Think about it: when the present is uncertain and the future is cloudy, THE NATURAL TENDENCY IS TO RETURN TO THE PAST. Israel, for example, endured for so long under a burden of slavery and oppression in Egypt that (Exodus 2) their groans rose all the way to the throne of God. So through a series of divine plagues God forced Pharaoh to release them. At long last they were freed. Soon they were in the wilderness, on their way to God’s Promised Land. But life wasn’t what they expected, and the first time things got really tough they clamored to return to Egypt. “Life was better in Egypt than here,” they said. The lure of the familiar over-rode their desire for the new blessings of God which lay ahead.

We can identify with the Israelites and with the disciples. We, too, have had those moments when the past appeared to be the best of all worlds. I can remember moving to Holland Michigan to be an associate pastor after a very short but wonderful ministry in Sioux Center, Iowa. After about six months I was just starting to settle in; then the Sr. Pastor informed me that He was looking to move. I really wanted to return to Sioux Center, to go back ‘home’ to the familiar and settled. Of course, I initially failed to recognize that home was no longer the home I knew. They had a new senior pastor and had made some change, and we had said our good-byes. But I’ll never forget the feeling.

Perhaps you’ve wanted to return to the moment you received Jesus as your Lord and Savior – the inexpressible joy and peace you felt was so powerful! But now this new life doesn’t seem so good anymore. Or maybe you even wanted to go back to life without Christ – after all, it seemed so much easier, less demanding. The temptation is strong at such times to return to all the old habits, to the old familiar haunts, to the comfortable routines.
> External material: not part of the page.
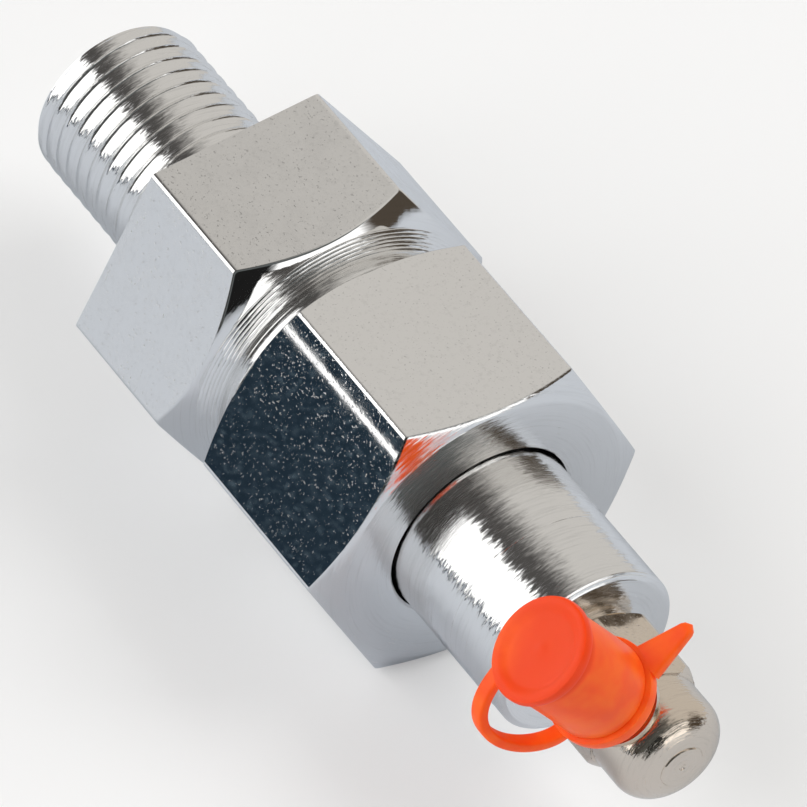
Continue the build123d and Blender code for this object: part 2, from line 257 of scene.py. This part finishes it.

The excitement runs down and life seems different and difficult. You want to return to the way it was. But notice (verse 3): “So they (the disciples) went out and got into the boat, but that night they caught nothing.” The old life was not productive; it never can be. Why?

Once Jesus has taken up residence in our hearts, WE CAN NEVER TRULY GO BACK AGAIN, FOR WE ARE NEVER THE SAME AGAIN. The Apostle Paul, in 2 Corinthians 5:17 wrote: “...if anyone is in Christ, he is a new creation; the old has gone, the new has come!” An old saying states that we can never step in the same river twice. It will always be different water and the river bed will not be the same as before; it will all be new. As the water flows the old is washed away and the new rushes in to replace it. So as the Holy Spirit flows through us the old is washed away and the new rushes in to replace it. When someone in a Binumarian village in Papua New Guinea becomes lawless and defiant for a long time, the people all gather together and place the offender in their midst. One after another, the elders talk to him for a long time, telling him how wrong he has been and that he will have to become a baby again and relearn everything right. This tradition has been useful in helping Binumarians understand some of the practical implications of what Jesus meant when he told Nicodemus, “You must be born again.” When we surrender our lives to Christ, we begin to relearn everything God’s way. Once we belong to Christ and are filled with the Holy Spirit, we begin to see and hear like Christ. We share His perspective. As an old hymn puts it: “Heaven above is softer blue, earth around is richer green; something lives in every hue Christless eyes have never seen.”